From the Morning Memo:

Assembly Democrats will be returning to the Capitol today and staying through tomorrow – their effort toward trying to get agreed-on budget bills into print before midnight Saturday in order to meet the three-day aging requirement and hit the April 1 deadline.

The fact that members of the majority conference will be sicking around in Albany on a Friday night is worth noting as yet another example of just how much things have changed in the post-Sheldon Silver era.

Silver, as longtime Capitol watchers are well aware, is an observant Jew. That meant he was routinely out of pocket from sundown Friday until sundown Saturday in order to observe the Jewish sabbath known as Shabbat.

Though central staffers worked through this 24-hour pause, no significant decisions could be made until Silver checked back in on Saturday night. And, as such, the members of his conference generally took a break right along with him.

It was not unusual for complaints to be lodged over someone trying to jam the Assembly just before – or worse, during – Shabbat, knowing the speaker would have a difficult time responding until his religious obligations were fulfilled.

Silver’s replacement, Carl Heastie, is not Jewish, and so is not held to the same negotiating constraints as his predecessor. He’ll be working through Friday and into Saturday, right along with his members, who are expected to attended closed-door conferences.

During a CapTon interview last night, Assembly Majority Leader Joe Morelle acknowledged that this is a significant shift, though he also said accommodations will be made for observant Jewish rank-and-filers – of which Silver is now one. They will not be expected to attend conference, he said, and materials will be provided to them to keep them abreast of developments in budget talks (assuming any breakthroughs are made).

Working weekends is just a small example of the seismic shift that has taken place in the Assembly.

Lobbyists, lawmakers and staffers who have long been involved in the budget back-and-forth all admit that this year is vastly different in large part due to the change in leadership style between Heastie and Silver.

Mindful of the unhappiness among rank-and-file lawmakers about Silver’s top-down management technique, Heastie has been careful to involve his conference as much as possible as he tries to negotiate his first ever budget deal with Gov.
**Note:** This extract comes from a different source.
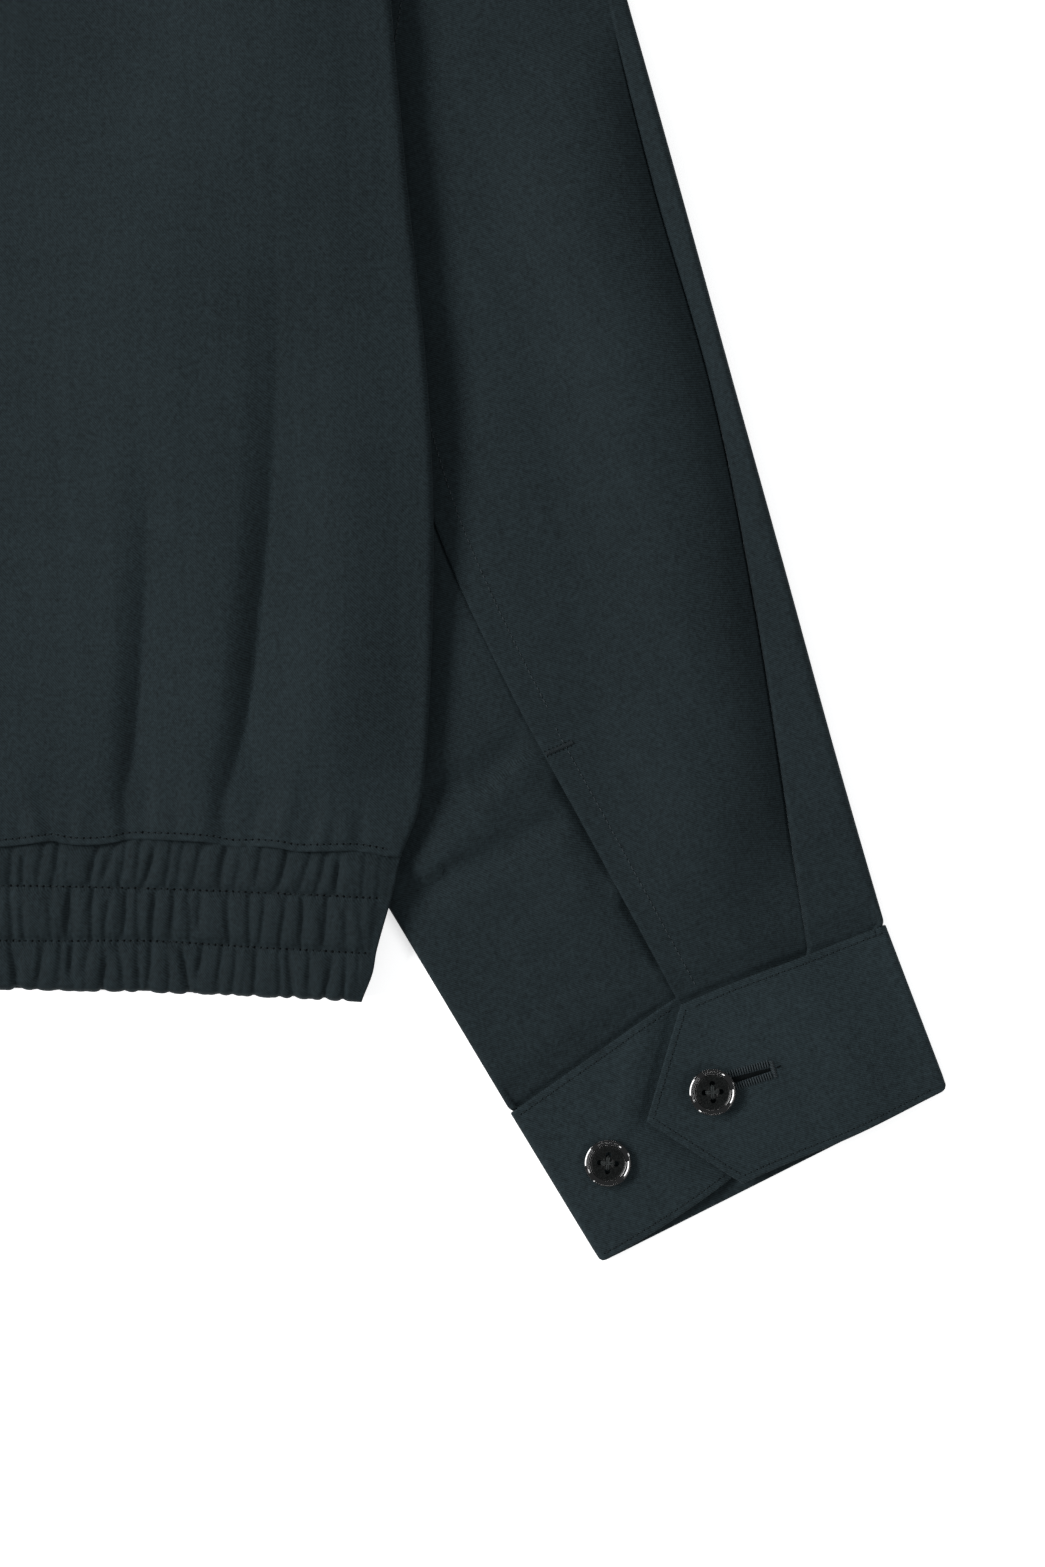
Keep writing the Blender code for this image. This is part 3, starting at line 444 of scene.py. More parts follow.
def clothShell(name, node, points, look, outward, coarse, wall=cloth["wall"], relief=0.0):
    # a wall of even thickness round a grid of points, with any relief on its outside only
    down, along = np.gradient(points, axis=(0, 1))
    normal = unit(np.cross(along, down) * outward)
    outer = points + normal * wall / 2 + normal * np.asarray(relief)[..., None]
    return closedShell(name, node, outer, points - normal * wall / 2, look, coarse, cloth["lip"])


class Look:
    # one material: every input of its nodes takes a value or another node's output
    def __init__(self, name):
        self.material = bpy.data.materials.new(name)
        self.material.use_nodes = True
        self.tree = self.material.node_tree
        self.place = self.add("TexCoord", {}).outputs["Object"]

    def fill(self, node, inputs):
        for key, value in inputs.items():
            if isinstance(value, bpy.types.NodeSocket):
                self.tree.links.new(value, node.inputs[key])
            else:
                node.inputs[key].default_value = value
        return node

    def add(self, kind, inputs):
        return self.fill(self.tree.nodes.new(f"ShaderNode{kind}"), inputs)

    def noise(self, place, scale, detail=2.0, rough=0.5):
        inputs = {"Vector": place, "Scale": scale, "Detail": detail, "Roughness": rough}
        return self.add("TexNoise", inputs).outputs["Fac"]

    def mapped(self, place, **inputs):
        return self.add("Mapping", {"Vector": place, **inputs}).outputs["Vector"]

    def reckon(self, operation, a, b):
        node = self.add("Math", {0: a, 1: b})
        node.operation = operation
        return node.outputs["Value"]

    def tones(self, value, dark, light, ends=(0.0, 1.0)):
        node = self.add("ValToRGB", {"Fac": value})
        for stop, at, colour in zip(node.color_ramp.elements, ends, (dark, light)):
            stop.position = at
            stop.color = (*colour, 1.0)
        return node.outputs["Color"]

    def between(self, value, low, high):
        return self.add("MapRange", {"Value": value, "To Min": low, "To Max": high}).outputs["Result"]

    def bump(self, height, strength, distance, **inputs):
        inputs.update(Height=height, Strength=strength, Distance=distance)
        return self.add("Bump", inputs).outputs["Normal"]

    def finished(self, inputs):
        self.fill(self.tree.nodes["Principled BSDF"], inputs)
        return self.material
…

Andrew Cuomo and Senate Majority Leader Dean Skelos.

This empowerment has been good for legislators – and also for lobbyists and activists who were quick to adapt to the new reality – but it has also slowed the pace of budget talks considerably, participants admitted.

Add to that Cuomo’s newfound sensitivity to the highly public criticism from US Attorney Preet Bharara and others of the traditional “three-men-in-a-room” budget negotiation model, which has led to the governor’s unusual in-person visits to the Capitol’s third floor, and you get the diffuse and sometimes chaotic situation that we’ve witnessed over the past several days.
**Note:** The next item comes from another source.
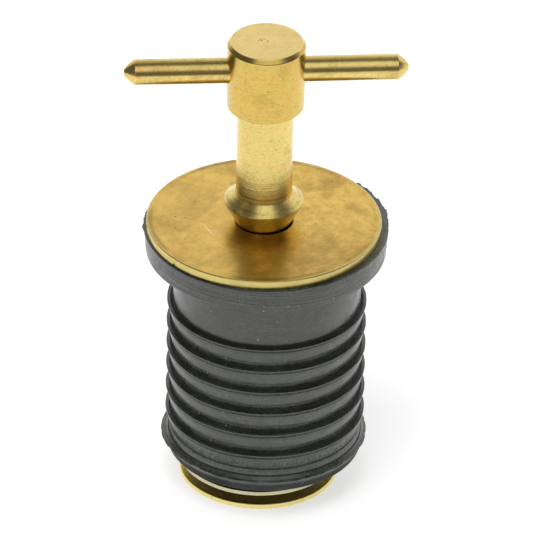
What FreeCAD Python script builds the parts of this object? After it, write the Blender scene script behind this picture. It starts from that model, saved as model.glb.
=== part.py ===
"""T-handle expanding drain plug for a boat: turned brass spindle and cross bar, brass plate,
ribbed rubber body, thrust washer and flanged nut. Millimetres, +Z up, origin under the nut."""
import FreeCAD, Part
import os

from FreeCAD import Placement, Rotation, Vector
from Sketcher import Constraint

doc = FreeCAD.newDocument("drain_plug")
sheet = doc.addObject("Spreadsheet::Sheet", "sizes")

# Sizes that a maker would set, with what each one is
DRIVING = (
    ("lip_dia", 31.0, "rubber, across the lip of each rib"),
    ("core_dia", 29.2, "rubber, across the neck and the floors of the grooves"),
    ("shoulder_dia", 30.24, "rubber, across the rounded shoulder of each rib"),
    ("flange_dia", 37.8, "rubber flange, across its upper edge"),
    ("flange_foot_dia", 37.3, "rubber flange, across its lower edge"),
    ("flange_thick", 3.75, "rubber flange, thickness"),
    ("neck_height", 9.1, "from the flange to the first lip"),
    ("flare_height", 1.15, "from a lip up to where the wall above it starts to flare"),
    ("rib_pitch", 3.9, "from lip to lip"),
    ("rib_count", 5, "ribs between the neck and the bottom band"),
    ("groove_height", 1.17, "from a lip's underside to the next shoulder"),
    ("waist_dia", 29.6, "rubber, across the waist of a rib, where its flare starts"),
    ("band_height", 3.74, "from the last shoulder to the moulding seam"),
    ("skirt_dia", 31.3, "rubber, across the skirt at the mould's seam"),
    ("skirt_drop", 1.33, "from the seam to the skirt's lower edge"),
    ("tail_height", 2.25, "from the skirt's lower edge to the bottom face"),
    ("foot_dia", 25.6, "rubber, across the bottom face"),
    ("rubber_shift", 0.65, "how far the loose rubber lies to +X of the spindle"),
    ("rubber_play", 0.3, "gap left between the rubber and the metal inside it"),
    ("plate_dia", 36.5, "top plate, diameter"),
    ("plate_thick", 1.45, "top plate, thickness"),
    ("plate_bevel", 0.25, "bevel that stands for the plate's rolled upper edge"),
    ("plate_hole_dia", 9.0, "hole in the top plate"),
    ("plate_shift", 0.12, "how far the loose plate lies to +X of the spindle"),
    ("head_reach", 32.1, "from the plate's top to the head's top"),
    ("head_height", 11.3, "head of the spindle, height"),
    ("head_dia", 12.15, "head, just under its chamfer"),
    ("head_foot_dia", 11.95, "head, at its lower end"),
    ("head_chamfer", 0.34, "head chamfer, measured across"),
    ("head_chamfer_drop", 0.78, "head chamfer, measured down"),
    ("shank_dia", 8.7, "shank between head and collar"),
    ("collar_dia", 12.3, "widest ring of the double-cone collar"),
    ("collar_rise", 3.73, "from the plate's top to that ring"),
    ("collar_land", 0.2, "straight edge of that ring"),
    ("collar_top", 5.25, "from the plate's top to the end of the upper cone"),
    ("cone_foot_dia", 8.6, "lower cone, at the level of the plate's top"),
    ("stud_dia", 6.3, "threaded stud, over the crests of a 1/4 in thread"),
    ("stud_chamfer", 0.6, "chamfer at the stud's end"),
    ("stud_recess", 0.3, "how far the stud's end lies inside the nut"),
    ("thread_play", 0.05, "running gap between stud and nut, each side"),
    ("bar_dia", 4.0, "cross bar, diameter"),
    ("bar_length", 43.9, "cross bar, length"),
    ("bar_drop", 5.0, "from the head's top to the bar's axis"),
    ("bar_tip_dia", 1.0, "flat tip of the bar's bullet ends"),
    ("bar_tip_length", 1.65, "length of the bullet ends"),
    ("disc_dia", 24.8, "thrust washer and nut flange, diameter"),
    ("washer_thick", 0.85, "thrust washer, thickness"),
    ("washer_play", 0.1, "gap between the washer and the nut's barrel, each side"),
    ("nut_flange_thick", 0.85, "flange of the nut, thickness"),
    ("nut_step_dia", 12.0, "step of the nut that carries the washer"),
    ("nut_step_height", 1.5, "height of that step"),
    ("nut_barrel_dia", 9.4, "barrel of the nut, inside the rubber"),
    ("nut_barrel_height", 6.0, "height of the barrel above the step"),
)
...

For a while there, proposals were falling off the table and being put back on so quickly, it was often hard to tell where things stood.

It looks like legislative leaders and the governor are making progress, however.

They’re reportedly close to an ethics disclosure deal – though it should be noted that the word “close” has been employed for a good 48 hours now. Already, good government groups are criticizing what they’ve seen, with NYPIRG’s Blair Horner publicly panning the reforms under consideration as “weak tea.”

Education continues to be a sticking point, with a lot of finger-pointing and chest-beating over the apparent loss of the DREAM Act and Education Investment Tax Credit, though several eleventh-hour compromise solutions have been floated.

The teacher evaluation system also remains an open question. The independent commission idea looks to be dead, and talk is now centered on getting the Board of Regents to propose changes before the session ends in June. Neither the Assembly Democrats nor the Senate Republicans like the idea of tying the changes to state school aid, which could force districts to hold their May budget votes without a clear picture of how much support they’ll be getting from the state.

Morelle noted last night that districts have been in this place before, thanks to Albany’s decades-long history of late budgets. No one wants to return to those bad old days, he said.

As for the governor, he made no appearances yesterday, but issued yet another lengthy statement insisting he won’t sign off on more state education aid unless the budget includes reforms that address “accountability, performance and standards.” Cuomo also said he’s standing firm on ethics reform, and called debate over the inclusion of policy proposals in the budget a “red herring.”